### [SOURCE DATA]
+===+
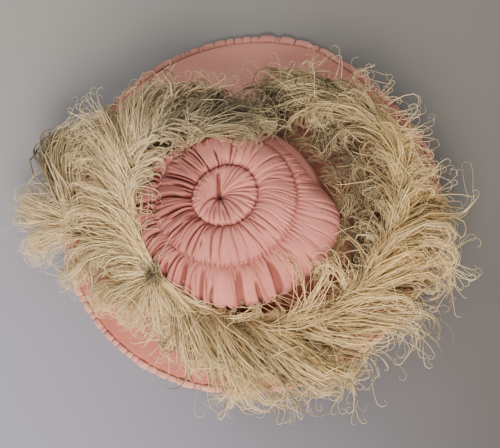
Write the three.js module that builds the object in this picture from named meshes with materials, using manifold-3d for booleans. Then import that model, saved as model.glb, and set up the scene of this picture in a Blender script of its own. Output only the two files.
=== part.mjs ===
// A wide-brimmed picture hat of about 1910, in pink silk with two ostrich plumes.
// Millimetres, +Z up. The hat rests on its rim, +Y is towards the lifted front of the brim.
import * as THREE from "three";
import { mergeVertices } from "three/addons/utils/BufferGeometryUtils.js";
import Module from "manifold-3d";

const wasm = await Module();
wasm.setup();

// Driving dimensions
const CLOTH = 2.4; // thickness of the silk with the stiff net inside it
const GAP = 0.4; // clearance that pieces keep from each other
const BRIM_CENTRE = new THREE.Vector2(-2.7, 9.7); // the brim's middle, seen from above
const CROWN_OFFSET = new THREE.Vector2(-9, -26); // the crown sits towards the back of the brim
const RIM_RADIUS = 203.5;
const RIM_FLAT = 4; // width of the flat strip on which the rim rests
const HEAD_RADIUS = 94; // the opening for the head
const BRIM_TOP = 26; // height of the brim's upper side at the head opening
const FRILL_WIDTH = 8.5; // at the front; it is narrower at the back
const FRILL_NARROW = 7;
const PLEATS = 48; // gathers round the crown

// Where the round shapes leave the circle: how far, and over which degrees to either side
const FRONT = { lift: 5, angle: 95, spread: 70 }; // the rim is lifted off the table
const DENT = { depth: 10, angle: 43, spread: 30 }; // the rim is drawn in
const BULGE = { depth: 10, angle: -10, spread: 34 }; // a puff of the crown stands out
const HUMP_EASE = 1.5; // how softly each of them begins and ends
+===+
### [SET EXERCISE]
Extract all of the data above without altering anything.

### [TASK OUTPUT]
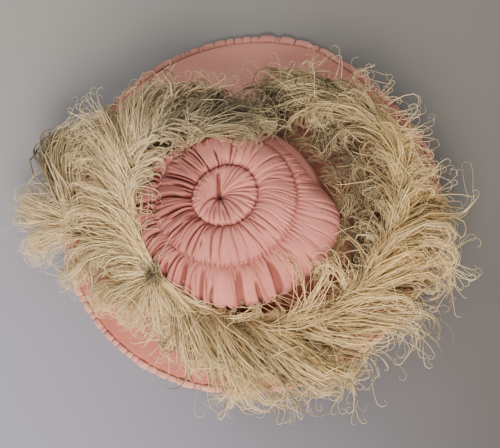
Write the three.js module that builds the object in this picture from named meshes with materials, using manifold-3d for booleans. Then import that model, saved as model.glb, and set up the scene of this picture in a Blender script of its own. Output only the two files.
=== part.mjs ===
// A wide-brimmed picture hat of about 1910, in pink silk with two ostrich plumes.
// Millimetres, +Z up. The hat rests on its rim, +Y is towards the lifted front of the brim.
import * as THREE from "three";
import { mergeVertices } from "three/addons/utils/BufferGeometryUtils.js";
import Module from "manifold-3d";

const wasm = await Module();
wasm.setup();

// Driving dimensions
const CLOTH = 2.4; // thickness of the silk with the stiff net inside it
const GAP = 0.4; // clearance that pieces keep from each other
const BRIM_CENTRE = new THREE.Vector2(-2.7, 9.7); // the brim's middle, seen from above
const CROWN_OFFSET = new THREE.Vector2(-9, -26); // the crown sits towards the back of the brim
const RIM_RADIUS = 203.5;
const RIM_FLAT = 4; // width of the flat strip on which the rim rests
const HEAD_RADIUS = 94; // the opening for the head
const BRIM_TOP = 26; // height of the brim's upper side at the head opening
const FRILL_WIDTH = 8.5; // at the front; it is narrower at the back
const FRILL_NARROW = 7;
const PLEATS = 48; // gathers round the crown

// Where the round shapes leave the circle: how far, and over which degrees to either side
const FRONT = { lift: 5, angle: 95, spread: 70 }; // the rim is lifted off the table
const DENT = { depth: 10, angle: 43, spread: 30 }; // the rim is drawn in
const BULGE = { depth: 10, angle: -10, spread: 34 }; // a puff of the crown stands out
const HUMP_EASE = 1.5; // how softly each of them begins and ends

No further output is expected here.